When I go to Ibiza, I prefer staying at a short-term rental in Sant Josep de sa Talaia, on the western side of the island. (If you’re a big group, you can even rent out an entire villa). Sant Josep offers a perfect mix of rugged natural beauty, chill-out bars and quiet coves, including Cala Comte, Cala d’Hort and Port des Torrent. Es Boldado on Cala d’Hort is hands down my favorite restaurant on the entire island – I can stay here all day dining on fresh seafood and traditional ibicenco cuisine and sipping premium Spanish wines, while enjoying its main feature: a spectacular view of mythical Es Vedrà island, believed to be the tip of Atlantis and legendary home to sirens, sea nymphs and even UFOs.
Heat-beating hikes in the mountains of Asturias: Somiedo
Paula Sánchez Iglesias and Daniel Del Río Espina are from Avilés and run the Spanish travel blog, Hacemoslasmaletas
In the lush valleys, lakes, and mountains of Asturias in northern Spain, lies Parque Natural de Somiedo, a Unesco Biosphere Reserve offering a refreshing escape from the summer heat. Situated in the Cantabrian Mountains, Somiedo is a hiker’s paradise that offers breathtaking views of glacial lakes, limestone peaks and beech forests. You’ll also see brañas, traditional cattle-herding settlements with clusters of tietos (thatched cottages). Two of the best hiking routes in the area are El Valle del Lago and Los Lagos de Saliencia.

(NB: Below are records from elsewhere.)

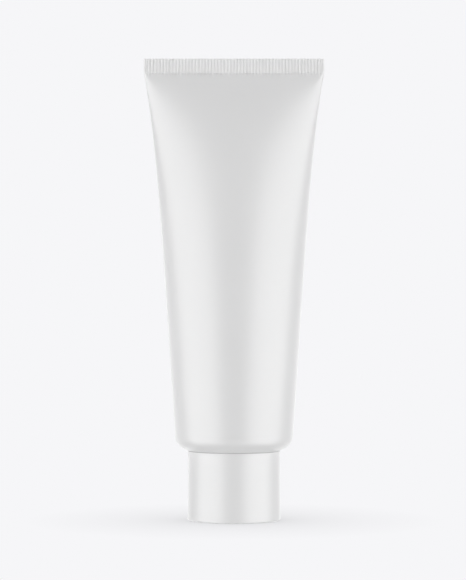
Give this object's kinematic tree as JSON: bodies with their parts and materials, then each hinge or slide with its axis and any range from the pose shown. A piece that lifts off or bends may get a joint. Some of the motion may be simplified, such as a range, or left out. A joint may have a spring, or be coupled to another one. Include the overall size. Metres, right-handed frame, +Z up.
{
  "type": "shaving cream tube",
  "caption": "White matte squeeze tube for shaving cream, with a ribbed flat crimp, a threaded neck and a plain cylindrical screw cap that it stands on.",
  "frame": {"origin": "middle of the cap's base, on the plane that the tube stands on", "axes": "+Z up the tube to the crimp, +X along the flat crimp, -Y towards the viewer of the front face"},
  "size_m": [0.0622, 0.0406, 0.1588],
  "materials": {
    "sleeve_plastic": "satin",
    "head_plastic": "satin",
    "cap_plastic": "satin",
    "insert_plastic": "matte",
    "liner_foam": "matte",
    "seal_foil": "satin",
    "cream": "satin"
  },
  "bodies": {
    "cap": {"cap_shell": "cap_plastic", "cap_insert": "insert_plastic"},
    "liner": {"cap_liner": "liner_foam"},
    "tube": {"sleeve": "sleeve_plastic", "head": "head_plastic", "orifice_seal": "seal_foil", "cream_fill": "cream"}
  },
  "joints": [
    {"name": "cap_turn", "type": "hinge", "parent": "cap", "child": "liner", "pos_m": [0, 0, 0.0135], "axis": [0, 0, 1], "range_deg": [0, 1080]},
    {"name": "tube_lift", "type": "slide", "parent": "liner", "child": "tube", "axis": [0, 0, 1], "range_m": [0, 0.0096]}
  ],
  "couplings": [
    {"joint": "tube_lift", "follows": "cap_turn", "m_per_rad": 0.00050532}
  ]
}
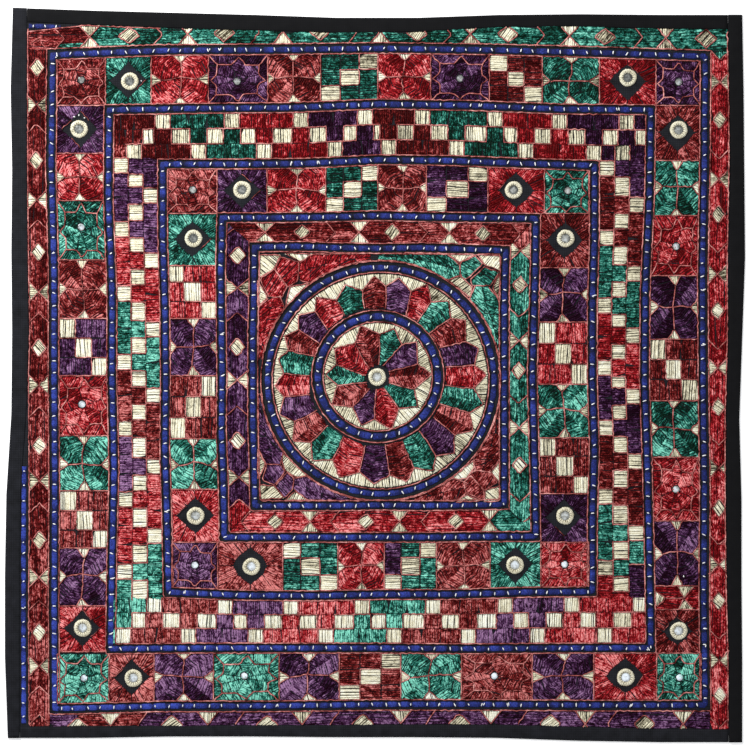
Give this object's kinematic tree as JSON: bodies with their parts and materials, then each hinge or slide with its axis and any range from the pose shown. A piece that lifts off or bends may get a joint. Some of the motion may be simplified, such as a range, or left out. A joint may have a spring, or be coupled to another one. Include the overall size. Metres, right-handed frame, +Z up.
{
  "type": "embroidered tablecloth",
  "caption": "Square embroidered tablecloth lying flat, with a black cotton border, blue beaded braid, satin stitch patchwork, small mirrors and a round medallion.",
  "frame": {"origin": "middle of the underside's bounding box", "axes": "+Z up out of the right side of the cloth, +Y towards the picture's top edge, +X towards its right edge"},
  "size_m": [1.036, 1.028, 0.0041],
  "materials": {
    "stitched_cotton": "rayon floss satin stitch on black cotton, silky and ridged",
    "border_cotton": "plain woven black cotton, matt",
    "blue_braid": "blue cotton braid with white beads sewn across it",
    "ring_thread": "cream thread wound close round a ring, glass inside",
    "mirror_glass": "small silvered glass, slightly uneven"
  },
  "bodies": {
    "root": {"panel": "stitched_cotton", "border_left": "border_cotton", "border_right": "border_cotton", "border_top": "border_cotton", "border_bottom": "border_cotton", "braid_square_1": "blue_braid", "braid_square_2": "blue_braid", "braid_square_3": "blue_braid", "braid_square_4": "blue_braid", "braid_square_5": "blue_braid", "braid_ring_outer": "blue_braid", "braid_ring_inner": "blue_braid", "braid_edge_left": "blue_braid", "braid_edge_top": "blue_braid", "mirror_ringed_o1": "ring_thread", "mirror_ringed_o2": "ring_thread", "mirror_ringed_o3": "ring_thread", "mirror_ringed_o4": "ring_thread", "mirror_ringed_o5": "ring_thread", "mirror_ringed_o6": "ring_thread", "mirror_ringed_o7": "ring_thread", "mirror_ringed_o8": "ring_thread", "mirror_ringed_i1": "ring_thread", "mirror_ringed_i2": "ring_thread", "mirror_ringed_i3": "ring_thread", "mirror_ringed_i4": "ring_thread", "mirror_ringed_i5": "ring_thread", "mirror_ringed_i6": "ring_thread", "mirror_ringed_i7": "ring_thread", "mirror_ringed_i8": "ring_thread", "mirror_ringed_centre": "ring_thread", "mirror_bare_o1": "mirror_glass", "mirror_bare_o2": "mirror_glass", "mirror_bare_o3": "mirror_glass", "mirror_bare_o4": "mirror_glass", "mirror_bare_o5": "mirror_glass", "mirror_bare_o6": "mirror_glass", "mirror_bare_o7": "mirror_glass", "mirror_bare_o8": "mirror_glass", "mirror_bare_o9": "mirror_glass", "mirror_bare_o10": "mirror_glass", "mirror_bare_o11": "mirror_glass", "mirror_bare_o12": "mirror_glass", "mirror_bare_i1": "mirror_glass", "mirror_bare_i2": "mirror_glass", "mirror_bare_i3": "mirror_glass", "mirror_bare_i4": "mirror_glass"}
  },
  "joints": []
}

This rural paradise is also the habitat of the largest group of brown bears in Western Europe, with around 280 individuals freely roaming the western half of the range. Bear watching is a popular activity here – though we recommend doing this with a local guide so you can learn about conservation efforts. Wolves, wildcats, chamois and red deer can also be found here, along with the possibility of spotting griffon vultures, golden eagles or capercaillies (colorful fowl).
Stay in the village of Pola de Somiedo, where you’ll find a range of hotels, homestays and B&Bs. Come meal time, you should book a table at the family-run El D’Iban in the nearby village of Braña de la Peral. Another great dining option, particularly during the colder months, is Sidreria Carion, where you can savor the region’s famous cider, along with hearty dishes like Asturian fabada (a bean stew) or cachopo, a filling dish featuring two large veal or beef escalopes filled with ham and cheese, coated in breadcrumbs and served with locally sourced ingredients. Delicious.